Stored records
+===+

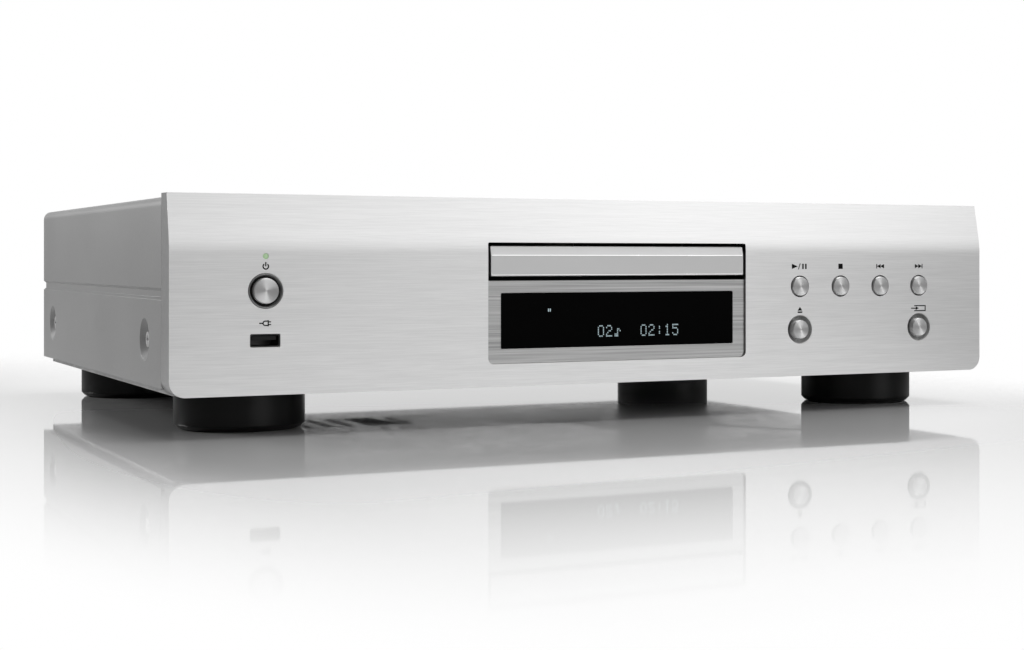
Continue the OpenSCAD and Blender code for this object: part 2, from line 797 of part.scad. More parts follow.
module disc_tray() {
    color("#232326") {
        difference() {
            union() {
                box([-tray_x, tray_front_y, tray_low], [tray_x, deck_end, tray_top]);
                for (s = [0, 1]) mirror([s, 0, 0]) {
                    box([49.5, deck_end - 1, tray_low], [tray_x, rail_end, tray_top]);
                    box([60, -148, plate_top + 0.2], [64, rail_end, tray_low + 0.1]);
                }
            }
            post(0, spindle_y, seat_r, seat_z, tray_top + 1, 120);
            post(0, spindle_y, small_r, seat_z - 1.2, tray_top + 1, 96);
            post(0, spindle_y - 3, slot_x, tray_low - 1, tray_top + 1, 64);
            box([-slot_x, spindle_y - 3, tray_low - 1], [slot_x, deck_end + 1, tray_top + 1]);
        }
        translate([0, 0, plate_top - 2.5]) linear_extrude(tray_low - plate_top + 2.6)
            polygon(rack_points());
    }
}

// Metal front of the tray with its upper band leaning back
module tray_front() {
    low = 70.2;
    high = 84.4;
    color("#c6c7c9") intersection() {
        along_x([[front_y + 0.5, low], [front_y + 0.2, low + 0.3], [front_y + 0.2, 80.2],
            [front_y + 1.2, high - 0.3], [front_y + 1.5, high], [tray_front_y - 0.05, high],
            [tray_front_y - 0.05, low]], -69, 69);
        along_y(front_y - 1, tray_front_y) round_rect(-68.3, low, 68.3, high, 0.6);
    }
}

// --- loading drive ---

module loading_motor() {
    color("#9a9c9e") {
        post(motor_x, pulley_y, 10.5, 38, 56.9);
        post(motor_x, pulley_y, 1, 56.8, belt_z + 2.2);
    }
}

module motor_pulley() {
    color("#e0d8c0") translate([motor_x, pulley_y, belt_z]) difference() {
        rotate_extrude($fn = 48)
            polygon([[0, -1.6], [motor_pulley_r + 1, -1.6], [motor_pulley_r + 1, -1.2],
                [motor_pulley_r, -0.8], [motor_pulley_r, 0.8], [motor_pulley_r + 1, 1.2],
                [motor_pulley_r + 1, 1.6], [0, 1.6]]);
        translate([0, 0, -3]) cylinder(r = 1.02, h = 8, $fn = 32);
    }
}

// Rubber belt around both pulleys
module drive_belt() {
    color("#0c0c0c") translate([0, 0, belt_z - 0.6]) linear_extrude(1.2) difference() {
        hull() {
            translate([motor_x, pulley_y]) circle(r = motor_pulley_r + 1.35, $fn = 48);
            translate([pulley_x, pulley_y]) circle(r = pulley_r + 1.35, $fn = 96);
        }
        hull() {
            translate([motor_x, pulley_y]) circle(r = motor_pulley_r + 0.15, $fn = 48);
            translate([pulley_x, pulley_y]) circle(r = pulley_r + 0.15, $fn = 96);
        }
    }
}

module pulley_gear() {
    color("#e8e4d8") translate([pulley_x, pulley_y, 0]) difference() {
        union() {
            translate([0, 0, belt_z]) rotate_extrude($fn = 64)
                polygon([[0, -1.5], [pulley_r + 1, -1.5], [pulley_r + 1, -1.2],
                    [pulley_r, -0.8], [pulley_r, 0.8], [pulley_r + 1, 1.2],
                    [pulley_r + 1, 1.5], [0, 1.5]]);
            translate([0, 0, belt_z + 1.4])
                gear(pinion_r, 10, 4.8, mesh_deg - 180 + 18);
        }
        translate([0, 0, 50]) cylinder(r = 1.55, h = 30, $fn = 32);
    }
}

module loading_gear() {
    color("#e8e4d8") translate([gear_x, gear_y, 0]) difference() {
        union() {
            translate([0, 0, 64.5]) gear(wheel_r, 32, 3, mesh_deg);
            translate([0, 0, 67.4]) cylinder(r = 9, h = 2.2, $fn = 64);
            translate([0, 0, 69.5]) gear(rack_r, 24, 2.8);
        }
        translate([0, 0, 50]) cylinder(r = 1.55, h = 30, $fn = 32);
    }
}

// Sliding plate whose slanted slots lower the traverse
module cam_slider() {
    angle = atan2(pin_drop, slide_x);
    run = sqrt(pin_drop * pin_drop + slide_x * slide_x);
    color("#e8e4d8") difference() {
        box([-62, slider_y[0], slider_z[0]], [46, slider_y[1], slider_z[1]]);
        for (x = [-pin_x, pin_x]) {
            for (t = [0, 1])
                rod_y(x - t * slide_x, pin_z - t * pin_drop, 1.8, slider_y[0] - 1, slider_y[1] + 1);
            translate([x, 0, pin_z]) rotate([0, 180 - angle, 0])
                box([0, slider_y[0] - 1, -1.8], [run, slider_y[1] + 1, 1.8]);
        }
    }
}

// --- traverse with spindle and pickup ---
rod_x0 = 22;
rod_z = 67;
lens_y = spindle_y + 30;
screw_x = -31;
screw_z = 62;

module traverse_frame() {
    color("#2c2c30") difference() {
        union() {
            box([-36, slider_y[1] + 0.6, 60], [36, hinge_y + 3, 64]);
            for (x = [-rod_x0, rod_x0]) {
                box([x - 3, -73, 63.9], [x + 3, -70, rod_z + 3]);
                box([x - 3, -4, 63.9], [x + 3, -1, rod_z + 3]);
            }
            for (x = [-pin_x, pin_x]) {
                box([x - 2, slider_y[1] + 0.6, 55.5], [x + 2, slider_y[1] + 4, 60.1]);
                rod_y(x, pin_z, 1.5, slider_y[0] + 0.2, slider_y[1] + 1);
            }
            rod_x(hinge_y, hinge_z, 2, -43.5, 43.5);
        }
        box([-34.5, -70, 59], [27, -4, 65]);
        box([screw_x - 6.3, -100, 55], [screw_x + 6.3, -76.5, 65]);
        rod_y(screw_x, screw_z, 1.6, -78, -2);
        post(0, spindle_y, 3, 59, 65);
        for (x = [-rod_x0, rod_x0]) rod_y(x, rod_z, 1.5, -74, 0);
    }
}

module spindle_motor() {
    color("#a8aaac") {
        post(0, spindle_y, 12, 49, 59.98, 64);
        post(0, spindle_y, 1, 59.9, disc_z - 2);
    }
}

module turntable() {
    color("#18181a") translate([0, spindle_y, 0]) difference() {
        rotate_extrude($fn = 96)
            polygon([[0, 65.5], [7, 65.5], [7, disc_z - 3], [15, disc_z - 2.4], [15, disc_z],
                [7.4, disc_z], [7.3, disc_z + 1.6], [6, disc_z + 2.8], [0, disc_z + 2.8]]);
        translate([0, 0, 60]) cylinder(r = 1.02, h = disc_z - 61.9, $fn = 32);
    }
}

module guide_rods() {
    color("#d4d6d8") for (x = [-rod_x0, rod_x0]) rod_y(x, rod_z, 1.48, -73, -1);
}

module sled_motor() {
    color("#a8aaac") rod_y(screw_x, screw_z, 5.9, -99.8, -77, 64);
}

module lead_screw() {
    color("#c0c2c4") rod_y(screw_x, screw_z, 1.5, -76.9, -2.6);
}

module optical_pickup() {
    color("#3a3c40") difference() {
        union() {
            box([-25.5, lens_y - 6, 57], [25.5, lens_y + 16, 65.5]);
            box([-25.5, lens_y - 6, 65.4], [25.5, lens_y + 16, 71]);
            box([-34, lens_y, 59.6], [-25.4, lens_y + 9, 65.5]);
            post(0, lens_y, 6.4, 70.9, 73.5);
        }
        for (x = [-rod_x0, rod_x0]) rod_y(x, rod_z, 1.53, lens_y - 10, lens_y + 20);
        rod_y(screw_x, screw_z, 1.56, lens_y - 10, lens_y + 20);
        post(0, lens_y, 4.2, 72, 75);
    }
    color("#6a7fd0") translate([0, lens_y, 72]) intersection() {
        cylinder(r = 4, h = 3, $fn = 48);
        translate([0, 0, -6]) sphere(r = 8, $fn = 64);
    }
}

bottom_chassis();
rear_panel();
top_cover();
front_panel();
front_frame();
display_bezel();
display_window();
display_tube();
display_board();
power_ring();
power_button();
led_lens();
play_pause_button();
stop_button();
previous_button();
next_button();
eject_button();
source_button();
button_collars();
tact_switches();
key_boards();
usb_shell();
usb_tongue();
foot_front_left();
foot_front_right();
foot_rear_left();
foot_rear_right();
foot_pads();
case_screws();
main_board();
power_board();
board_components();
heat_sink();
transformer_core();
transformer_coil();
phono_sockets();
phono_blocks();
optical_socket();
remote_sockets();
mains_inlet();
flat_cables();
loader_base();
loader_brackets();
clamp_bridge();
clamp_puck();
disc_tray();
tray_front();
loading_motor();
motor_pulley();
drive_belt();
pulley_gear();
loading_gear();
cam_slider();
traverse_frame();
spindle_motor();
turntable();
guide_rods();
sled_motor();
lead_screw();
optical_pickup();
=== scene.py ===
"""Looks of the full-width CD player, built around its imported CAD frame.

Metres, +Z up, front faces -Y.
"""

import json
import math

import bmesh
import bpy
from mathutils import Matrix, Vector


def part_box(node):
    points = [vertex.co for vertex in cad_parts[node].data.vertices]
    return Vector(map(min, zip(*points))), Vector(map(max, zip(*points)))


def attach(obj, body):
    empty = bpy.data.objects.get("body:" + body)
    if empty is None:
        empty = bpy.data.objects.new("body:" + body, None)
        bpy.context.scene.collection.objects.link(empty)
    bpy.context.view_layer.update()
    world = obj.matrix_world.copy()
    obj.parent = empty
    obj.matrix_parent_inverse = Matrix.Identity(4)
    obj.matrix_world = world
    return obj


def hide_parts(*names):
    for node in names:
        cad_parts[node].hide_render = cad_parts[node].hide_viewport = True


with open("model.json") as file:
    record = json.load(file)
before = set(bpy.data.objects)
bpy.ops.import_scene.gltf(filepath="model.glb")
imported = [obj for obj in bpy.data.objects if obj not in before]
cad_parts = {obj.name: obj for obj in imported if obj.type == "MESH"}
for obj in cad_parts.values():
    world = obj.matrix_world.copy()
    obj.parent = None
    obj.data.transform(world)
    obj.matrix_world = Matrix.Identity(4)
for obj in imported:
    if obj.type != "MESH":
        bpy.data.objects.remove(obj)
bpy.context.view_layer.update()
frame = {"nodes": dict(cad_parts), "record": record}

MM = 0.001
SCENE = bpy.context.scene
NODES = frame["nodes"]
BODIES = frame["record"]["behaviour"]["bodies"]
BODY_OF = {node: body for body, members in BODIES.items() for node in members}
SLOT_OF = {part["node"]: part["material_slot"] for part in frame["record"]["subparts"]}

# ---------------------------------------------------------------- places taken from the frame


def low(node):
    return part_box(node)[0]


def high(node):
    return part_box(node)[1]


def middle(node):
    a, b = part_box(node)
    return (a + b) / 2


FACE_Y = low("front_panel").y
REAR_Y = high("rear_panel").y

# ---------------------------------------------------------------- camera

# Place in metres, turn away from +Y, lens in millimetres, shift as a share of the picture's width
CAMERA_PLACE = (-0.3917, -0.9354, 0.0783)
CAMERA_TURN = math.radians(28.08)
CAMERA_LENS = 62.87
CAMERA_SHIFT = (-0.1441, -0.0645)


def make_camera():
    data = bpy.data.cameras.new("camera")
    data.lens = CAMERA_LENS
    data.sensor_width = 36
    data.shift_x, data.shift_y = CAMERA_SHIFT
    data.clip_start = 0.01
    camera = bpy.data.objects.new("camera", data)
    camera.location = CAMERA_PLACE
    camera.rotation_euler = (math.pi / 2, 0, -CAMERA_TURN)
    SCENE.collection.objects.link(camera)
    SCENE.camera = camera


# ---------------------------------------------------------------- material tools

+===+

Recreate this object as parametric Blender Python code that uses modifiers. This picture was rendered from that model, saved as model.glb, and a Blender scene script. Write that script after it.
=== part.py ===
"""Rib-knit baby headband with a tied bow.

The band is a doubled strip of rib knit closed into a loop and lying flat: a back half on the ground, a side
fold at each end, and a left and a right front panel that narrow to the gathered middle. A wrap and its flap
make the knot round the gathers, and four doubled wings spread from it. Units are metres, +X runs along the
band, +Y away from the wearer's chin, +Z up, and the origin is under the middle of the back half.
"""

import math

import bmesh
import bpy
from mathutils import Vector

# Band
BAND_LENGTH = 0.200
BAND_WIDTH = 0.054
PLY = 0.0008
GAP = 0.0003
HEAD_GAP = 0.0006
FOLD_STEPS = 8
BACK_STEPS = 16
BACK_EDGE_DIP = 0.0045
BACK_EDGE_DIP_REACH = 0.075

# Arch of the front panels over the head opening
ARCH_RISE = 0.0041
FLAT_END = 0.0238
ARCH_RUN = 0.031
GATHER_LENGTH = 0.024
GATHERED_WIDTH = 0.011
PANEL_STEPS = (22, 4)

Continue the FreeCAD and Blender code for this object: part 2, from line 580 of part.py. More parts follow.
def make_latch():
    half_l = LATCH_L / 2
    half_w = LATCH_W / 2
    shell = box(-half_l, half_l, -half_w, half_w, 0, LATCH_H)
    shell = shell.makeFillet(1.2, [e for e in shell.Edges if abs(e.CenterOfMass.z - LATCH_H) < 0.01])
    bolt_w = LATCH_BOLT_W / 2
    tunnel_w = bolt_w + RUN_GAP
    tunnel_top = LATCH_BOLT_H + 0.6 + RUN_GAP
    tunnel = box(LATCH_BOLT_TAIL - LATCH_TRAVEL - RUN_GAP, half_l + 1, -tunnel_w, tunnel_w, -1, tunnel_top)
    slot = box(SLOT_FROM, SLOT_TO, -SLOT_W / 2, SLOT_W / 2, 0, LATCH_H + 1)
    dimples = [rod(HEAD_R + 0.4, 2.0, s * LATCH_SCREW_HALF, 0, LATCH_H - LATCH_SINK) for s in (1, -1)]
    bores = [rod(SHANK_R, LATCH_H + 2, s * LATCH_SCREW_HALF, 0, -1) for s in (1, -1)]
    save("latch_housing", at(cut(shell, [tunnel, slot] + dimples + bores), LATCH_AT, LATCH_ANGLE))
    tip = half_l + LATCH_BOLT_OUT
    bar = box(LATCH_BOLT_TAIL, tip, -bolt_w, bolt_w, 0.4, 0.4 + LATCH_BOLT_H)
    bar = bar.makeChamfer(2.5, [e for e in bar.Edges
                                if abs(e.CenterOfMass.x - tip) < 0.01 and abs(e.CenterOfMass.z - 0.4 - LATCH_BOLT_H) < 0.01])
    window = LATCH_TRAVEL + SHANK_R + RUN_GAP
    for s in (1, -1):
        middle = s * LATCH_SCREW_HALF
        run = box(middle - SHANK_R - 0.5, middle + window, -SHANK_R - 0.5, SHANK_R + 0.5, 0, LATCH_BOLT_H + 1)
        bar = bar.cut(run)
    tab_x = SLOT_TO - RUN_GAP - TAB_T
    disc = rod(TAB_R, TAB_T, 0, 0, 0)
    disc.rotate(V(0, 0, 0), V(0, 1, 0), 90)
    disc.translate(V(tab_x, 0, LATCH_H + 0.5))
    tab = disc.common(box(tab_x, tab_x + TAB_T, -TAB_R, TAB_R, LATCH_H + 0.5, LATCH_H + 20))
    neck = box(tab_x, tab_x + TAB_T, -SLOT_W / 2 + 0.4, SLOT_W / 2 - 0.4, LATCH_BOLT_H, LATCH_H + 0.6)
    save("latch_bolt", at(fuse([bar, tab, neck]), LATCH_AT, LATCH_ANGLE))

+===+

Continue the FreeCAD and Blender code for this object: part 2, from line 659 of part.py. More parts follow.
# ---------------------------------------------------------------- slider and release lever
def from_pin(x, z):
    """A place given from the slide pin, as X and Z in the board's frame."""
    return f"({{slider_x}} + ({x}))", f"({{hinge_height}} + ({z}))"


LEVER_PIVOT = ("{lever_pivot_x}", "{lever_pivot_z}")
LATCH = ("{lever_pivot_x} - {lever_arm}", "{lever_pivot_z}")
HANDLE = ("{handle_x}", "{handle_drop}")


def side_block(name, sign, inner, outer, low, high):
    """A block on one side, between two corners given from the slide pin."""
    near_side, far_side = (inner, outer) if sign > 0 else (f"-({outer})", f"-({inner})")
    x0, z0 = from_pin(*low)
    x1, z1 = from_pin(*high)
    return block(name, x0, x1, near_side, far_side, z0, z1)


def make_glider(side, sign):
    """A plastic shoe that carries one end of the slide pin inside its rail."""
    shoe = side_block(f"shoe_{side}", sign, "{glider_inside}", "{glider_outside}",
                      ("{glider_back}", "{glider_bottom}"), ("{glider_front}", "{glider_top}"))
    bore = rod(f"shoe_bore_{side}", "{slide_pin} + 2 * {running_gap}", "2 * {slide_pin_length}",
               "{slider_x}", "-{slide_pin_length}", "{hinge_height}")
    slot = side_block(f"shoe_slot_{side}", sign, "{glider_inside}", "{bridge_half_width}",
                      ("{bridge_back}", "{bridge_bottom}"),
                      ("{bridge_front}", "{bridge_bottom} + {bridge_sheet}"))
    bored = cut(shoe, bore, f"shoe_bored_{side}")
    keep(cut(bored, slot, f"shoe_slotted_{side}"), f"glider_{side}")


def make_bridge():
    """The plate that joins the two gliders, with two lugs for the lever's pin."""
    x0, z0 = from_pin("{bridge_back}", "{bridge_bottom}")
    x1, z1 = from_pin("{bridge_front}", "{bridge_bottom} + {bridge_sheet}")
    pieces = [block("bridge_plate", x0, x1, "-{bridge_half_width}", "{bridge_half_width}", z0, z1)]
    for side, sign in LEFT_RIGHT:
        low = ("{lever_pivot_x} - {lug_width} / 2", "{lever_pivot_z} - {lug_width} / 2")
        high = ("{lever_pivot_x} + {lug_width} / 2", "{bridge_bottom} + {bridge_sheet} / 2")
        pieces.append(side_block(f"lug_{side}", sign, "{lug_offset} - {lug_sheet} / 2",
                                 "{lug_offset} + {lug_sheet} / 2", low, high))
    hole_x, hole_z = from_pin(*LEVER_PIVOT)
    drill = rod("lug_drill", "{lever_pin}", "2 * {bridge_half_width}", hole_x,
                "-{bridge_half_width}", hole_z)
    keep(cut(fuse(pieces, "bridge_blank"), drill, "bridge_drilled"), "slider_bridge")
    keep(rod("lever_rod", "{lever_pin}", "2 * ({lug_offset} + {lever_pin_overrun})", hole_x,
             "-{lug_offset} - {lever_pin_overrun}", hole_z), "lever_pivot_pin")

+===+

Aim
Please print exactly, and only, the lines from the line with "bottom_chassis();" to the line with "obj.matrix_world = world", both included.

Correct response
bottom_chassis();
rear_panel();
top_cover();
front_panel();
front_frame();
display_bezel();
display_window();
display_tube();
display_board();
power_ring();
power_button();
led_lens();
play_pause_button();
stop_button();
previous_button();
next_button();
eject_button();
source_button();
button_collars();
tact_switches();
key_boards();
usb_shell();
usb_tongue();
foot_front_left();
foot_front_right();
foot_rear_left();
foot_rear_right();
foot_pads();
case_screws();
main_board();
power_board();
board_components();
heat_sink();
transformer_core();
transformer_coil();
phono_sockets();
phono_blocks();
optical_socket();
remote_sockets();
mains_inlet();
flat_cables();
loader_base();
loader_brackets();
clamp_bridge();
clamp_puck();
disc_tray();
tray_front();
loading_motor();
motor_pulley();
drive_belt();
pulley_gear();
loading_gear();
cam_slider();
traverse_frame();
spindle_motor();
turntable();
guide_rods();
sled_motor();
lead_screw();
optical_pickup();
=== scene.py ===
"""Looks of the full-width CD player, built around its imported CAD frame.

Metres, +Z up, front faces -Y.
"""

import json
import math

import bmesh
import bpy
from mathutils import Matrix, Vector


def part_box(node):
    points = [vertex.co for vertex in cad_parts[node].data.vertices]
    return Vector(map(min, zip(*points))), Vector(map(max, zip(*points)))


def attach(obj, body):
    empty = bpy.data.objects.get("body:" + body)
    if empty is None:
        empty = bpy.data.objects.new("body:" + body, None)
        bpy.context.scene.collection.objects.link(empty)
    bpy.context.view_layer.update()
    world = obj.matrix_world.copy()
    obj.parent = empty
    obj.matrix_parent_inverse = Matrix.Identity(4)
    obj.matrix_world = world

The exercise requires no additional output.